Would you be shocked to learn that Chromebook sales aren't slowing down in the least? I wasn't. Indeed, they're speeding up. According to sales data analyst firm Canalys, Chromebook sales have surged by 275% in the first quarter alone compared to 2020's first quarter.
There are all kinds of reasons for that. Chromebooks are cheap, easy to secure, and, unlike Windows where every new Patch Tuesday is an adventure, Chrome OS updates click along constantly without a moment's worry or concern.
Another reason is that Chrome OS's support for other operating systems keeps getting stronger and stronger. I've been running Android, Linux, and even Windows applications, thanks to Crossover Chrome OS, for years.

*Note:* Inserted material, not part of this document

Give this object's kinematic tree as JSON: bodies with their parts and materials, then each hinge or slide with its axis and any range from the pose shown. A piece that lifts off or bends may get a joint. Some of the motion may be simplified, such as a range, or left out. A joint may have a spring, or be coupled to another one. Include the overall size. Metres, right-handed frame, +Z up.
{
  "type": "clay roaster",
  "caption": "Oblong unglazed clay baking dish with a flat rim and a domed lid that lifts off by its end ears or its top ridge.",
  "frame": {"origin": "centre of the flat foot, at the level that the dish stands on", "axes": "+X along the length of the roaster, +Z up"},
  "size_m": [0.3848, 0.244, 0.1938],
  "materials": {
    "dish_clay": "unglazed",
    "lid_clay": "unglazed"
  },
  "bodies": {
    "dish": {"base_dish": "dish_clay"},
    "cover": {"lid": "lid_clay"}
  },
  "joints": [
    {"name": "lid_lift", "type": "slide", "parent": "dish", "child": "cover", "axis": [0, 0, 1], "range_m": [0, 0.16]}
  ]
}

Guess what? Support for these alternatives is only going to get better.
First, at long last, Linux on Chromebooks is graduating from beta. This rolls out in the next major Chrome OS update version 91, which is due out today. You'll be glad to see that — when you update Chrome OS this time around — your Linux virtual machine (VM) will update along with it, instead of requiring an additional update.
You can expect to see improvements in stability, update speeds, USB support, an improved terminal app, network port forwarding, and better performance overall. In particular, I expect to see better GPU acceleration.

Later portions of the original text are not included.